◆ **Problem statement**
Write the material out again exactly as it stands.

◆ **Given information**
▬▬▬▬▬▬
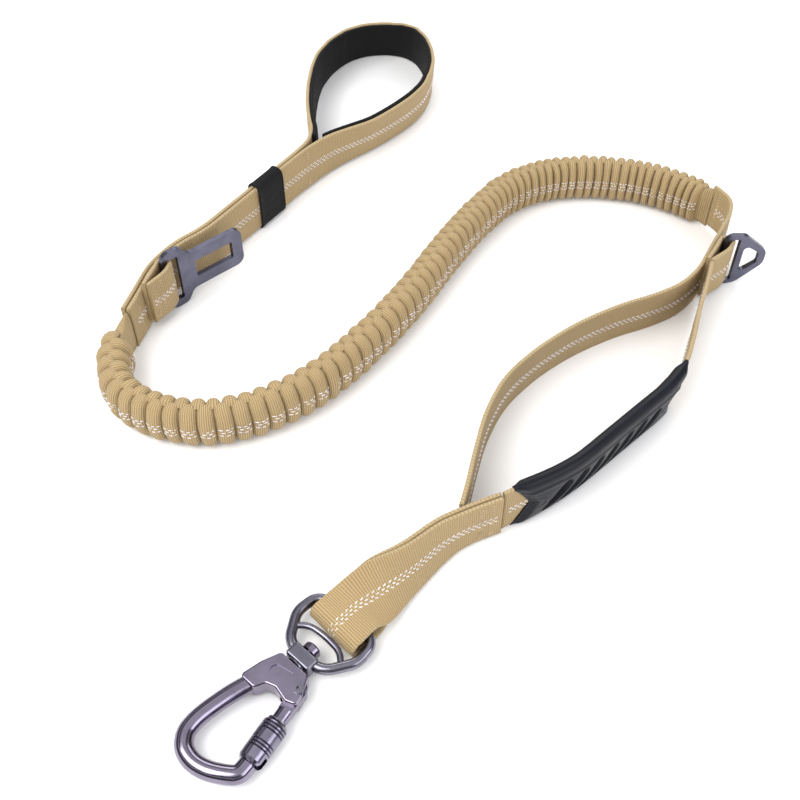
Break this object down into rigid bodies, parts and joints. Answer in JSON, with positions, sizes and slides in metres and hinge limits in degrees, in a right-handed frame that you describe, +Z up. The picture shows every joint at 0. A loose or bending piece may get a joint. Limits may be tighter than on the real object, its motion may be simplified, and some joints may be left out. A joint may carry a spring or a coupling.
{
  "type": "dog leash",
  "caption": "Elastic hands-on dog leash with padded wrist loop, seat-belt tongue, gathered bungee, traffic handle with rubber grip, D ring and swivel locking carabiner.",
  "frame": {"origin": "centre of the laid-out leash's bounding box, at ground level", "axes": "+Z up from the floor it lies on, +Y toward the wrist loop and away from the carabiner, +X toward the D ring"},
  "size_m": [0.3152, 0.4592, 0.0351],
  "materials": {
    "webbing": "woven nylon webbing",
    "elastic_webbing": "gathered woven tube",
    "lining": "soft neoprene",
    "keeper": "knitted elastic",
    "latex": "matte",
    "grip_rubber": "matte",
    "steel": "dark plated satin",
    "stud_steel": "dark plated",
    "carabiner_metal": "gunmetal anodised satin",
    "sleeve_metal": "knurled dark anodised",
    "thread": "pale stitching"
  },
  "bodies": {
    "handle": {"wrist_webbing": "webbing", "wrist_lining": "lining", "tongue_tab": "webbing", "bungee_cover": "elastic_webbing", "elastic_core_lower": "latex", "elastic_core_upper": "latex", "handle_bartack": "thread"},
    "keeper": {"keeper_sleeve": "keeper"},
    "tongue": {"seatbelt_tongue": "steel"},
    "traffic_handle": {"main_webbing": "webbing", "grip_webbing": "webbing", "dring_tab": "webbing", "rubber_grip": "grip_rubber", "clip_webbing": "webbing", "loop_bartack": "thread", "clip_bartack": "thread"},
    "d_ring": {"d_ring": "steel"},
    "ring": {"swivel_ring": "carabiner_metal"},
    "carabiner": {"carabiner_body": "carabiner_metal", "swivel_stud": "stud_steel", "swivel_washer": "stud_steel", "gate_pin": "stud_steel", "gate_spring": "stud_steel"},
    "gate": {"gate": "carabiner_metal", "sleeve_clip": "stud_steel"},
    "sleeve": {"lock_sleeve": "sleeve_metal"}
  },
  "joints": [
    {"name": "bungee_stretch", "type": "slide", "parent": "handle", "child": "traffic_handle", "axis": [1, 0, 0], "range_m": [0, 0.16], "stiffness_N_per_m": 150, "deforming": ["bungee_cover", "elastic_core_lower", "elastic_core_upper"]},
    {"name": "keeper_slide", "type": "slide", "parent": "handle", "child": "keeper", "axis": [0.5795, 0.815, 0], "range_m": [-0.028, 0.01]},
    {"name": "tongue_pivot", "type": "hinge", "parent": "handle", "child": "tongue", "pos_m": [-0.1319, 0.00845, 0.0176], "axis": [0, 0, -1], "range_deg": [0, 90]},
    {"name": "d_ring_pivot", "type": "hinge", "parent": "traffic_handle", "child": "d_ring", "pos_m": [0.1361, 0.02625, 0.01585], "axis": [0, 0, 1], "range_deg": [-50, 35]},
    {"name": "ring_pivot", "type": "hinge", "parent": "traffic_handle", "child": "ring", "pos_m": [-0.04108, -0.16417, 0.0056], "axis": [-0.7332, 0.68, 0], "range_deg": [0, 42]},
    {"name": "swivel_spin", "type": "hinge", "parent": "ring", "child": "carabiner", "pos_m": [-0.0572, -0.18155, 0.0056], "axis": [-0.68, -0.7332, 0], "continuous": true},
    {"name": "gate_pivot", "type": "hinge", "parent": "carabiner", "child": "gate", "pos_m": [-0.05774, -0.19537, 0.0056], "axis": [0, 0, -1], "range_deg": [0, 19], "stiffness_Nm_per_rad": 0.05, "springref_deg": -11.46, "deforming": ["gate_spring"]},
    {"name": "sleeve_turn", "type": "hinge", "parent": "gate", "child": "sleeve", "pos_m": [-0.05774, -0.19537, 0.0056], "axis": [-0.5261, -0.8504, 0], "range_deg": [0, 90]}
  ]
}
▬▬▬▬▬▬
◆ **Correct result**
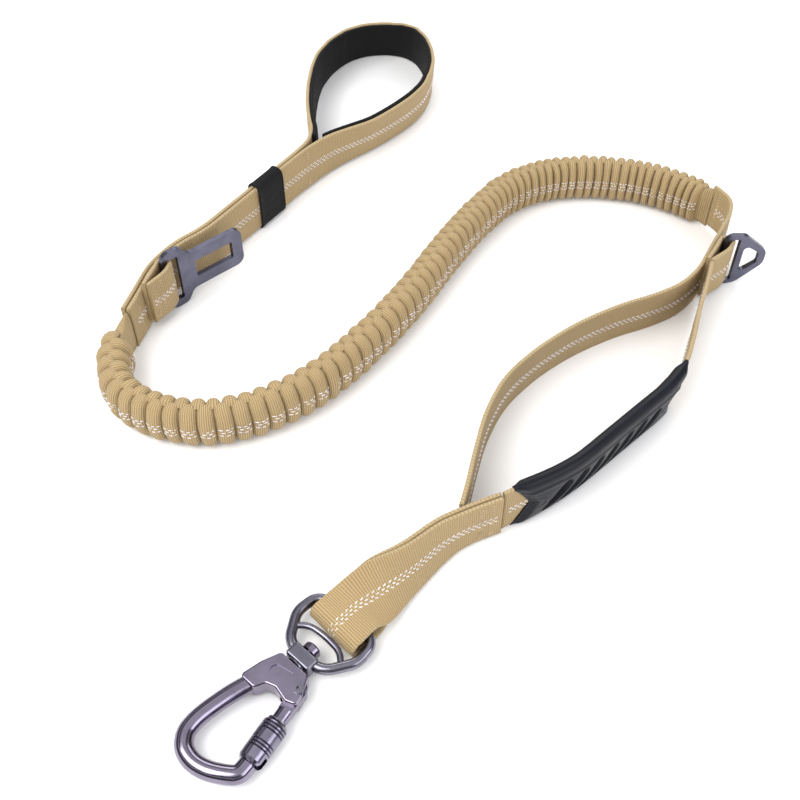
Break this object down into rigid bodies, parts and joints. Answer in JSON, with positions, sizes and slides in metres and hinge limits in degrees, in a right-handed frame that you describe, +Z up. The picture shows every joint at 0. A loose or bending piece may get a joint. Limits may be tighter than on the real object, its motion may be simplified, and some joints may be left out. A joint may carry a spring or a coupling.
{
  "type": "dog leash",
  "caption": "Elastic hands-on dog leash with padded wrist loop, seat-belt tongue, gathered bungee, traffic handle with rubber grip, D ring and swivel locking carabiner.",
  "frame": {"origin": "centre of the laid-out leash's bounding box, at ground level", "axes": "+Z up from the floor it lies on, +Y toward the wrist loop and away from the carabiner, +X toward the D ring"},
  "size_m": [0.3152, 0.4592, 0.0351],
  "materials": {
    "webbing": "woven nylon webbing",
    "elastic_webbing": "gathered woven tube",
    "lining": "soft neoprene",
    "keeper": "knitted elastic",
    "latex": "matte",
    "grip_rubber": "matte",
    "steel": "dark plated satin",
    "stud_steel": "dark plated",
    "carabiner_metal": "gunmetal anodised satin",
    "sleeve_metal": "knurled dark anodised",
    "thread": "pale stitching"
  },
  "bodies": {
    "handle": {"wrist_webbing": "webbing", "wrist_lining": "lining", "tongue_tab": "webbing", "bungee_cover": "elastic_webbing", "elastic_core_lower": "latex", "elastic_core_upper": "latex", "handle_bartack": "thread"},
    "keeper": {"keeper_sleeve": "keeper"},
    "tongue": {"seatbelt_tongue": "steel"},
    "traffic_handle": {"main_webbing": "webbing", "grip_webbing": "webbing", "dring_tab": "webbing", "rubber_grip": "grip_rubber", "clip_webbing": "webbing", "loop_bartack": "thread", "clip_bartack": "thread"},
    "d_ring": {"d_ring": "steel"},
    "ring": {"swivel_ring": "carabiner_metal"},
    "carabiner": {"carabiner_body": "carabiner_metal", "swivel_stud": "stud_steel", "swivel_washer": "stud_steel", "gate_pin": "stud_steel", "gate_spring": "stud_steel"},
    "gate": {"gate": "carabiner_metal", "sleeve_clip": "stud_steel"},
    "sleeve": {"lock_sleeve": "sleeve_metal"}
  },
  "joints": [
    {"name": "bungee_stretch", "type": "slide", "parent": "handle", "child": "traffic_handle", "axis": [1, 0, 0], "range_m": [0, 0.16], "stiffness_N_per_m": 150, "deforming": ["bungee_cover", "elastic_core_lower", "elastic_core_upper"]},
    {"name": "keeper_slide", "type": "slide", "parent": "handle", "child": "keeper", "axis": [0.5795, 0.815, 0], "range_m": [-0.028, 0.01]},
    {"name": "tongue_pivot", "type": "hinge", "parent": "handle", "child": "tongue", "pos_m": [-0.1319, 0.00845, 0.0176], "axis": [0, 0, -1], "range_deg": [0, 90]},
    {"name": "d_ring_pivot", "type": "hinge", "parent": "traffic_handle", "child": "d_ring", "pos_m": [0.1361, 0.02625, 0.01585], "axis": [0, 0, 1], "range_deg": [-50, 35]},
    {"name": "ring_pivot", "type": "hinge", "parent": "traffic_handle", "child": "ring", "pos_m": [-0.04108, -0.16417, 0.0056], "axis": [-0.7332, 0.68, 0], "range_deg": [0, 42]},
    {"name": "swivel_spin", "type": "hinge", "parent": "ring", "child": "carabiner", "pos_m": [-0.0572, -0.18155, 0.0056], "axis": [-0.68, -0.7332, 0], "continuous": true},
    {"name": "gate_pivot", "type": "hinge", "parent": "carabiner", "child": "gate", "pos_m": [-0.05774, -0.19537, 0.0056], "axis": [0, 0, -1], "range_deg": [0, 19], "stiffness_Nm_per_rad": 0.05, "springref_deg": -11.46, "deforming": ["gate_spring"]},
    {"name": "sleeve_turn", "type": "hinge", "parent": "gate", "child": "sleeve", "pos_m": [-0.05774, -0.19537, 0.0056], "axis": [-0.5261, -0.8504, 0], "range_deg": [0, 90]}
  ]
}